GIVEN TASK: Write out each line exactly as it stands, please.

DATA LINES:
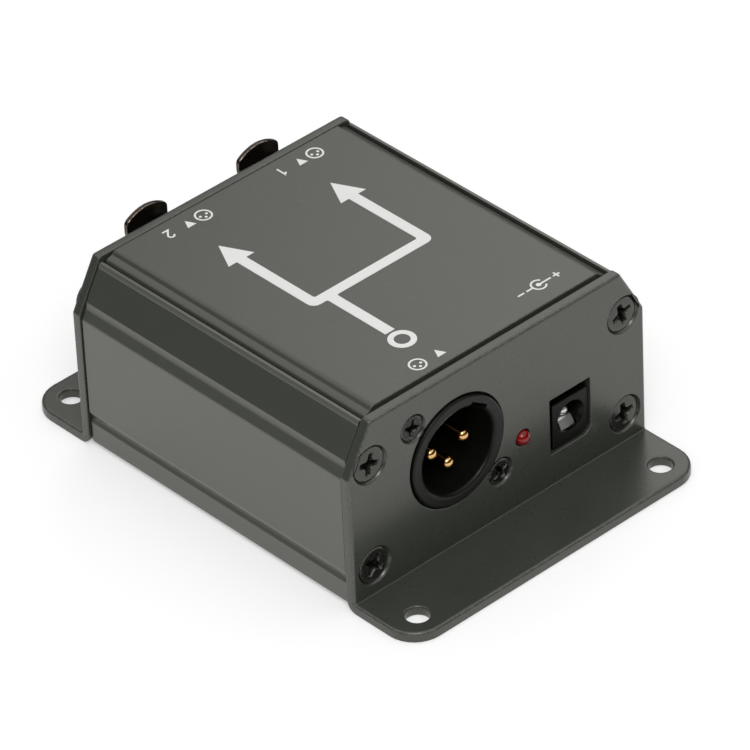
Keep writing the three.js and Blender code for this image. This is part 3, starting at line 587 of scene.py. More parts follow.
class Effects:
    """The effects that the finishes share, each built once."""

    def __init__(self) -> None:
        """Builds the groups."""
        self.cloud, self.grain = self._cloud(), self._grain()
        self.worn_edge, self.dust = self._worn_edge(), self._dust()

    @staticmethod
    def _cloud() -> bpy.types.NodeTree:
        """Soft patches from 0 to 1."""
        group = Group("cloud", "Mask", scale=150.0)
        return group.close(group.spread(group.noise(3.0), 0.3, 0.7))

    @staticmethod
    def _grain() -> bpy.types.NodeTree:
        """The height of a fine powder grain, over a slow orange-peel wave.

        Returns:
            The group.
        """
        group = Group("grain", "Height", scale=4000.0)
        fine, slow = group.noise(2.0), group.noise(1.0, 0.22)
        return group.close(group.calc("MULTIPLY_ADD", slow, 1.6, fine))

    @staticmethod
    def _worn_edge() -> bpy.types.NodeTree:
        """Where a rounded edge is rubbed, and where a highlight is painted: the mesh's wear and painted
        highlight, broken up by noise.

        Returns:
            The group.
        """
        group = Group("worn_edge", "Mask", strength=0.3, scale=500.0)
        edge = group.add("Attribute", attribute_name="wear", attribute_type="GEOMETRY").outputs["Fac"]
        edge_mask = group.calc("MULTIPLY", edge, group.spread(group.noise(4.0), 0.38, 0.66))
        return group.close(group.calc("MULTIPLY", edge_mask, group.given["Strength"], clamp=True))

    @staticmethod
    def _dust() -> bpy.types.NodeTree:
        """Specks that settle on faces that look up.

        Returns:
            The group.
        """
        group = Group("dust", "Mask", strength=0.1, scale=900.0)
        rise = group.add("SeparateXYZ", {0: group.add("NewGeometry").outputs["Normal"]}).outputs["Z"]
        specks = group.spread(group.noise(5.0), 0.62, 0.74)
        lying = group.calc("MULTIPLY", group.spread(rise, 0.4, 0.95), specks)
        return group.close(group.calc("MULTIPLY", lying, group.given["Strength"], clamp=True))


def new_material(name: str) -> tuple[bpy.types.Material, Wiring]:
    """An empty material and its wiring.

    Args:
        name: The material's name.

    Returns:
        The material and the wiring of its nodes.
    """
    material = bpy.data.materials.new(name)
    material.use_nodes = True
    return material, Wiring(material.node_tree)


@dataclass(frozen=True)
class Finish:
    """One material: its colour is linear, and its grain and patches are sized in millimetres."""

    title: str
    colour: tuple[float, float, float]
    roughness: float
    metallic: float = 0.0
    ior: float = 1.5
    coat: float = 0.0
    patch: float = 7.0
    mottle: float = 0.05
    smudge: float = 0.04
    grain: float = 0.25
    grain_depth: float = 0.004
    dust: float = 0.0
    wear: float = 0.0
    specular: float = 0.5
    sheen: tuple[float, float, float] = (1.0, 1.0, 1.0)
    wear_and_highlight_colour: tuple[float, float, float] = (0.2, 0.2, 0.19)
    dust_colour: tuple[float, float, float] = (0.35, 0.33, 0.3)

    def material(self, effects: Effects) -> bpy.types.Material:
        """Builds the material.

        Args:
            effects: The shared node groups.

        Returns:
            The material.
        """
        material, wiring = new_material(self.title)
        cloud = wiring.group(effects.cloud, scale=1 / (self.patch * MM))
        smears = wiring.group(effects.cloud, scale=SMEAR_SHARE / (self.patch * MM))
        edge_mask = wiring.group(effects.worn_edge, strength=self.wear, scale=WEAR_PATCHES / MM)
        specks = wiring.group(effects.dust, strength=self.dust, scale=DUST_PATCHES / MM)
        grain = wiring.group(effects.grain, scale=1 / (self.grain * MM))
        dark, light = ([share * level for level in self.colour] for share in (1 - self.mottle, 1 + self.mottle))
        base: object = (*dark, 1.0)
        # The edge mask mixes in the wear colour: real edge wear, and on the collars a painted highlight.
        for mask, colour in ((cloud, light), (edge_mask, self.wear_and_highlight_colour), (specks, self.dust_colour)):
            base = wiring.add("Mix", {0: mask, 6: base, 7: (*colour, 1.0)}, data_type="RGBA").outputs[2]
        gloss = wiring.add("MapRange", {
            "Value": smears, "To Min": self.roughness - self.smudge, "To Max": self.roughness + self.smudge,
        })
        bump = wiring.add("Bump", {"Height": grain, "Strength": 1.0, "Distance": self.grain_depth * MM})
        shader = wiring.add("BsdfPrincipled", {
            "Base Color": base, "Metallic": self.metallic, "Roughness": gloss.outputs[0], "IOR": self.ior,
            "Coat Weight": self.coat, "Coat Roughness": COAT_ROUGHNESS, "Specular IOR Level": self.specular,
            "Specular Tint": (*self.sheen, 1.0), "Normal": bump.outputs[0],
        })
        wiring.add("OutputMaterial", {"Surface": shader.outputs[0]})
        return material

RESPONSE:
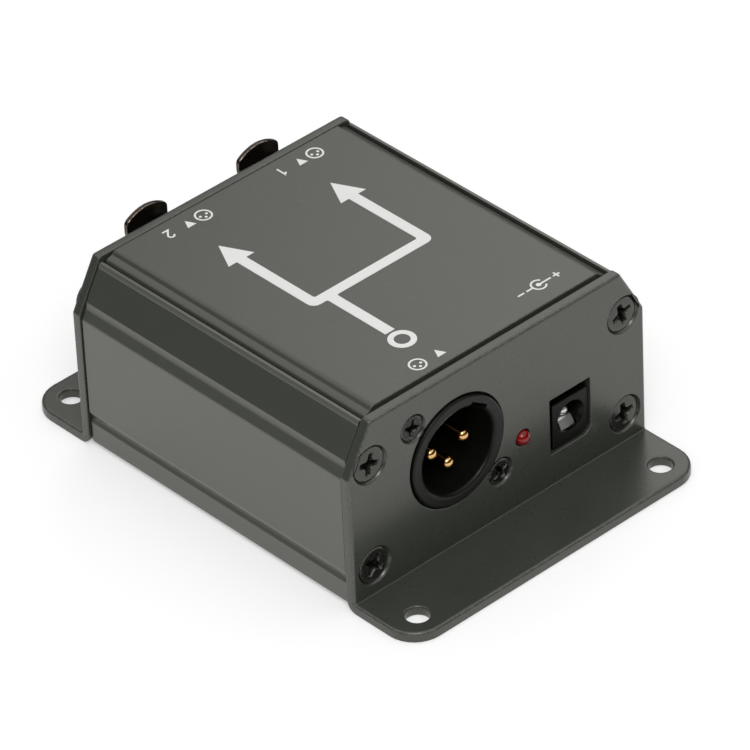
Keep writing the three.js and Blender code for this image. This is part 3, starting at line 587 of scene.py. More parts follow.
class Effects:
    """The effects that the finishes share, each built once."""

    def __init__(self) -> None:
        """Builds the groups."""
        self.cloud, self.grain = self._cloud(), self._grain()
        self.worn_edge, self.dust = self._worn_edge(), self._dust()

    @staticmethod
    def _cloud() -> bpy.types.NodeTree:
        """Soft patches from 0 to 1."""
        group = Group("cloud", "Mask", scale=150.0)
        return group.close(group.spread(group.noise(3.0), 0.3, 0.7))

    @staticmethod
    def _grain() -> bpy.types.NodeTree:
        """The height of a fine powder grain, over a slow orange-peel wave.

        Returns:
            The group.
        """
        group = Group("grain", "Height", scale=4000.0)
        fine, slow = group.noise(2.0), group.noise(1.0, 0.22)
        return group.close(group.calc("MULTIPLY_ADD", slow, 1.6, fine))

    @staticmethod
    def _worn_edge() -> bpy.types.NodeTree:
        """Where a rounded edge is rubbed, and where a highlight is painted: the mesh's wear and painted
        highlight, broken up by noise.

        Returns:
            The group.
        """
        group = Group("worn_edge", "Mask", strength=0.3, scale=500.0)
        edge = group.add("Attribute", attribute_name="wear", attribute_type="GEOMETRY").outputs["Fac"]
        edge_mask = group.calc("MULTIPLY", edge, group.spread(group.noise(4.0), 0.38, 0.66))
        return group.close(group.calc("MULTIPLY", edge_mask, group.given["Strength"], clamp=True))

    @staticmethod
    def _dust() -> bpy.types.NodeTree:
        """Specks that settle on faces that look up.

        Returns:
            The group.
        """
        group = Group("dust", "Mask", strength=0.1, scale=900.0)
        rise = group.add("SeparateXYZ", {0: group.add("NewGeometry").outputs["Normal"]}).outputs["Z"]
        specks = group.spread(group.noise(5.0), 0.62, 0.74)
        lying = group.calc("MULTIPLY", group.spread(rise, 0.4, 0.95), specks)
        return group.close(group.calc("MULTIPLY", lying, group.given["Strength"], clamp=True))


def new_material(name: str) -> tuple[bpy.types.Material, Wiring]:
    """An empty material and its wiring.

    Args:
        name: The material's name.

    Returns:
        The material and the wiring of its nodes.
    """
    material = bpy.data.materials.new(name)
    material.use_nodes = True
    return material, Wiring(material.node_tree)


@dataclass(frozen=True)
class Finish:
    """One material: its colour is linear, and its grain and patches are sized in millimetres."""

    title: str
    colour: tuple[float, float, float]
    roughness: float
    metallic: float = 0.0
    ior: float = 1.5
    coat: float = 0.0
    patch: float = 7.0
    mottle: float = 0.05
    smudge: float = 0.04
    grain: float = 0.25
    grain_depth: float = 0.004
    dust: float = 0.0
    wear: float = 0.0
    specular: float = 0.5
    sheen: tuple[float, float, float] = (1.0, 1.0, 1.0)
    wear_and_highlight_colour: tuple[float, float, float] = (0.2, 0.2, 0.19)
    dust_colour: tuple[float, float, float] = (0.35, 0.33, 0.3)

    def material(self, effects: Effects) -> bpy.types.Material:
        """Builds the material.

        Args:
            effects: The shared node groups.

        Returns:
            The material.
        """
        material, wiring = new_material(self.title)
        cloud = wiring.group(effects.cloud, scale=1 / (self.patch * MM))
        smears = wiring.group(effects.cloud, scale=SMEAR_SHARE / (self.patch * MM))
        edge_mask = wiring.group(effects.worn_edge, strength=self.wear, scale=WEAR_PATCHES / MM)
        specks = wiring.group(effects.dust, strength=self.dust, scale=DUST_PATCHES / MM)
        grain = wiring.group(effects.grain, scale=1 / (self.grain * MM))
        dark, light = ([share * level for level in self.colour] for share in (1 - self.mottle, 1 + self.mottle))
        base: object = (*dark, 1.0)
        # The edge mask mixes in the wear colour: real edge wear, and on the collars a painted highlight.
        for mask, colour in ((cloud, light), (edge_mask, self.wear_and_highlight_colour), (specks, self.dust_colour)):
            base = wiring.add("Mix", {0: mask, 6: base, 7: (*colour, 1.0)}, data_type="RGBA").outputs[2]
        gloss = wiring.add("MapRange", {
            "Value": smears, "To Min": self.roughness - self.smudge, "To Max": self.roughness + self.smudge,
        })
        bump = wiring.add("Bump", {"Height": grain, "Strength": 1.0, "Distance": self.grain_depth * MM})
        shader = wiring.add("BsdfPrincipled", {
            "Base Color": base, "Metallic": self.metallic, "Roughness": gloss.outputs[0], "IOR": self.ior,
            "Coat Weight": self.coat, "Coat Roughness": COAT_ROUGHNESS, "Specular IOR Level": self.specular,
            "Specular Tint": (*self.sheen, 1.0), "Normal": bump.outputs[0],
        })
        wiring.add("OutputMaterial", {"Surface": shader.outputs[0]})
        return material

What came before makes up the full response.